■ The task: Below are entries. Pull out all lines containing "that".

(Records from a dataset)
◆ ◆ ◆

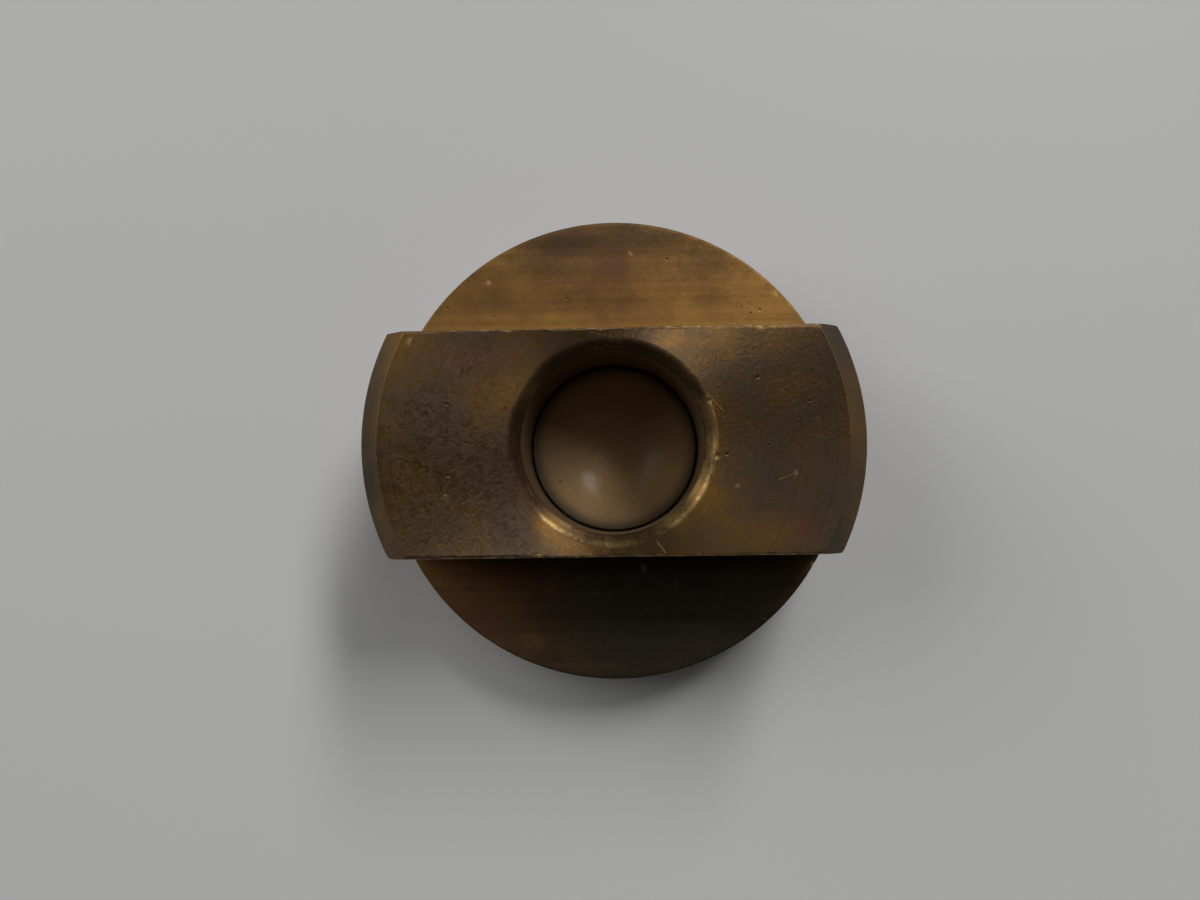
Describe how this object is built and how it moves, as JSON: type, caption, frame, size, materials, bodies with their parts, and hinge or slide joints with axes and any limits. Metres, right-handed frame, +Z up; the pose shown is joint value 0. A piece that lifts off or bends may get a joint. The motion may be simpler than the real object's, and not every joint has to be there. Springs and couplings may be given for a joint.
{
  "type": "pipe cap",
  "caption": "Round bronze clamp-down pipe cap with a flat-sided tongue, a blind bore with a swivelling dished thrust pad, and a captive flat gasket underneath.",
  "frame": {"origin": "on the turned axis, level with the rim that the cap stands on", "axes": "+Z up the turned axis, towards the tongue's top; X along the tongue; Y across its two flats"},
  "size_m": [0.0382, 0.0382, 0.0182],
  "materials": {
    "patinated_bronze": "turned and milled bronze with a dull brown patina",
    "burnished_bronze": "smooth turned bronze, burnished in the dish",
    "spring_wire": "dark drawn spring wire",
    "black_rubber": "matt black moulded rubber sheet"
  },
  "bodies": {
    "cap": {"cap_body": "patinated_bronze", "pad_retaining_ring": "spring_wire", "sealing_gasket": "black_rubber"},
    "pad": {"thrust_pad": "burnished_bronze"}
  },
  "joints": [
    {"name": "pad_swivel", "type": "hinge", "parent": "cap", "child": "pad", "pos_m": [0, 0, 0.006], "axis": [0, 0, 1], "continuous": true}
  ]
}
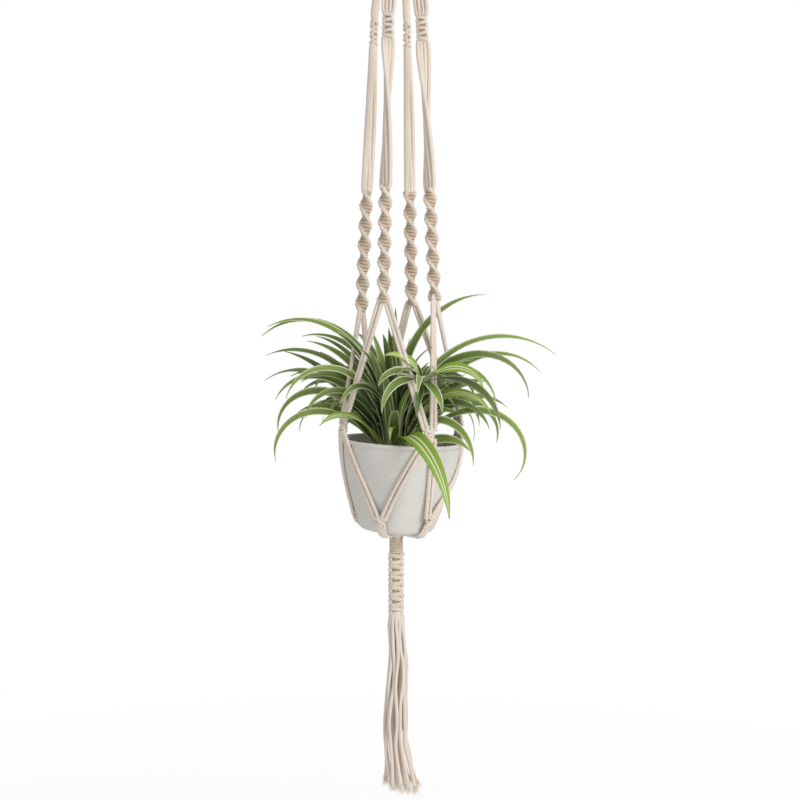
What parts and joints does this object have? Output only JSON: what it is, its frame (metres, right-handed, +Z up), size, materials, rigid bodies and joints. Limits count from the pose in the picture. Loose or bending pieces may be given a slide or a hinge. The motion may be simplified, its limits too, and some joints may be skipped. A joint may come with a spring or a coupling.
{
  "type": "macrame planter hanger",
  "caption": "Knotted cotton cord plant hanger on a metal ring, with spiral arms, a net round a tilted ceramic pot with a spider plant, a bound tail and a long tassel.",
  "frame": {"origin": "inside top of the hanging ring, where a hook's lowest point bears on it", "axes": "+Z up along the hanger, front (the side facing the viewer) towards -Y, +X to the right seen from the front"},
  "size_m": [0.3387, 0.2649, 1.1275],
  "materials": {
    "cotton_cord": "natural unbleached braided cotton cord",
    "ring_steel": "plain satin steel wire",
    "pot_ceramic": "matt off-white with fine combed ribs",
    "soil": "damp dark potting soil, loose",
    "leaf_green": "living spider plant leaf, green with pale margins"
  },
  "bodies": {
    "ring": {"hanging_ring": "ring_steel"},
    "hanger": {"ring_loops": "cotton_cord", "top_wrap": "cotton_cord", "upper_cords": "cotton_cord", "square_sinnet_right": "cotton_cord", "long_cords_right": "cotton_cord", "spiral_sinnet_right": "cotton_cord", "branch_cords_right": "cotton_cord", "square_sinnet_back": "cotton_cord", "long_cords_back": "cotton_cord", "spiral_sinnet_back": "cotton_cord", "branch_cords_back": "cotton_cord", "square_sinnet_left": "cotton_cord", "long_cords_left": "cotton_cord", "spiral_sinnet_left": "cotton_cord", "branch_cords_left": "cotton_cord", "square_sinnet_front": "cotton_cord", "long_cords_front": "cotton_cord", "spiral_sinnet_front": "cotton_cord", "branch_cords_front": "cotton_cord", "rim_knot_front_left": "cotton_cord", "rim_knot_front_right": "cotton_cord", "rim_knot_back_right": "cotton_cord", "rim_knot_back_left": "cotton_cord", "cradle_cords_front_left": "cotton_cord", "cradle_cords_front_right": "cotton_cord", "cradle_cords_back_right": "cotton_cord", "cradle_cords_back_left": "cotton_cord", "base_knot_right": "cotton_cord", "base_knot_back": "cotton_cord", "base_knot_left": "cotton_cord", "base_knot_front": "cotton_cord", "base_cords": "cotton_cord", "base_gather": "cotton_cord", "pot": "pot_ceramic", "soil": "soil", "crown": "leaf_green", "leaves_left": "leaf_green", "leaves_right": "leaf_green", "leaves_front": "leaf_green", "leaves_back": "leaf_green"},
    "tail": {"tail_wrap": "cotton_cord", "tail_sinnet": "cotton_cord"},
    "tassel": {"tassel_head": "cotton_cord", "tassel_strand_01": "cotton_cord", "tassel_strand_02": "cotton_cord", "tassel_strand_03": "cotton_cord", "tassel_strand_04": "cotton_cord", "tassel_strand_05": "cotton_cord", "tassel_strand_06": "cotton_cord", "tassel_strand_07": "cotton_cord", "tassel_strand_08": "cotton_cord", "tassel_strand_09": "cotton_cord", "tassel_strand_10": "cotton_cord", "tassel_strand_11": "cotton_cord", "tassel_strand_12": "cotton_cord", "tassel_strand_13": "cotton_cord", "tassel_strand_14": "cotton_cord", "tassel_strand_15": "cotton_cord", "tassel_strand_16": "cotton_cord"}
  },
  "joints": [
    {"name": "hanger_swing", "type": "hinge", "parent": "ring", "child": "hanger", "pos_m": [0, 0, -0.0425], "axis": [0.9136, 0.4067, 0], "range_deg": [-35, 35]},
    {"name": "tail_swing", "type": "hinge", "parent": "hanger", "child": "tail", "pos_m": [-0.0021, 0, -0.8344], "axis": [0, 1, 0], "range_deg": [-25, 25]},
    {"name": "tassel_swing", "type": "hinge", "parent": "tail", "child": "tassel", "pos_m": [-0.0021, 0, -0.9287], "axis": [0, 1, 0], "range_deg": [-25, 25]}
  ]
}
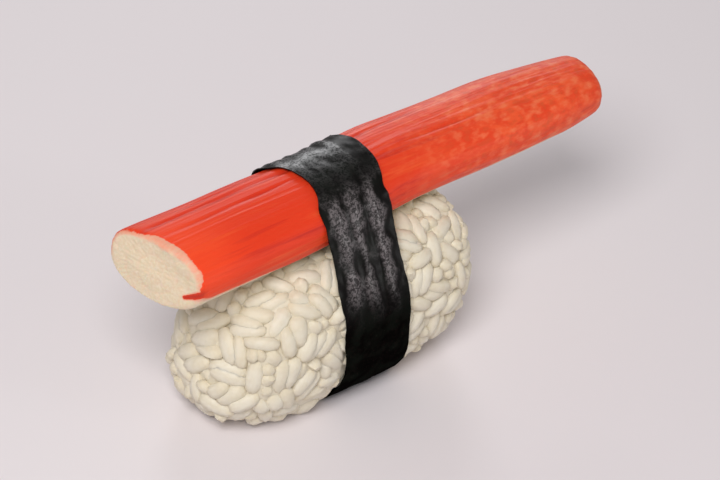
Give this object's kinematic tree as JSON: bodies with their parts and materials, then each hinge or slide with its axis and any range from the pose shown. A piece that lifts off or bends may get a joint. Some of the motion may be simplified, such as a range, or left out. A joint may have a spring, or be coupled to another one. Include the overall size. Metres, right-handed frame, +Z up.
{
  "type": "crab nigiri",
  "caption": "Nigiri sushi: a long stick of surimi crab lies on a pressed block of rice, and a strip of nori binds the two.",
  "frame": {"origin": "middle of the whole piece's footprint, on the surface that the rice stands on", "axes": "+X along the crab stick, from its cut end to its far end; +Z up; +Y across, away from the side that the picture shows"},
  "size_m": [0.103, 0.0306, 0.0415],
  "materials": {
    "rice": "cooked white rice, moist and slightly translucent, a little glossy on each grain",
    "crab_stick": "moist surimi with a red outer colour in fine strands along the stick, and white inside and underneath",
    "nori": "near-black green seaweed sheet, creased, with a soft gloss where it is damp"
  },
  "bodies": {
    "root": {"rice": "rice", "crab_stick": "crab_stick", "nori": "nori"}
  },
  "joints": []
}
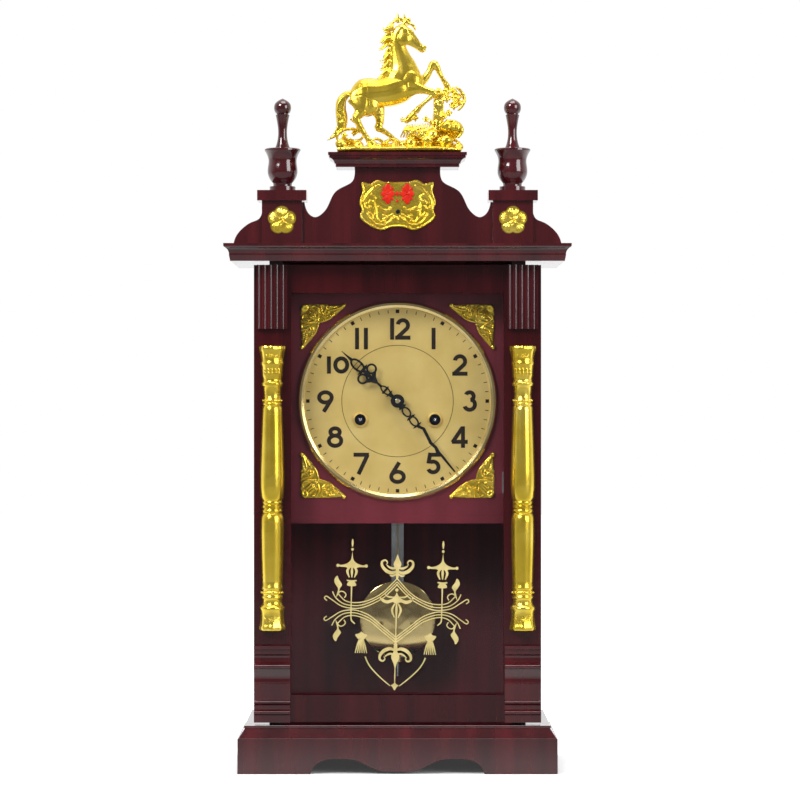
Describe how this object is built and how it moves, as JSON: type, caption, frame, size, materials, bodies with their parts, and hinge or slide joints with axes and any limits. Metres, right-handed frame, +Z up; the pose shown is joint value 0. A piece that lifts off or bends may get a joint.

◆ ◆ ◆

■ Solution:
Describe how this object is built and how it moves, as JSON: type, caption, frame, size, materials, bodies with their parts, and hinge or slide joints with axes and any limits. Metres, right-handed frame, +Z up; the pose shown is joint value 0. A piece that lifts off or bends may get a joint. The motion may be simpler than the real object's, and not every joint has to be there. Springs and couplings may be given for a joint.
  "frame": {"origin": "on the turned axis, level with the rim that the cap stands on", "axes": "+Z up the turned axis, towards the tongue's top; X along the tongue; Y across its two flats"},
Give this object's kinematic tree as JSON: bodies with their parts and materials, then each hinge or slide with its axis and any range from the pose shown. A piece that lifts off or bends may get a joint. Some of the motion may be simplified, such as a range, or left out. A joint may have a spring, or be coupled to another one. Include the overall size. Metres, right-handed frame, +Z up.
  "frame": {"origin": "middle of the whole piece's footprint, on the surface that the rice stands on", "axes": "+X along the crab stick, from its cut end to its far end; +Z up; +Y across, away from the side that the picture shows"},
Describe how this object is built and how it moves, as JSON: type, caption, frame, size, materials, bodies with their parts, and hinge or slide joints with axes and any limits. Metres, right-handed frame, +Z up; the pose shown is joint value 0. A piece that lifts off or bends may get a joint.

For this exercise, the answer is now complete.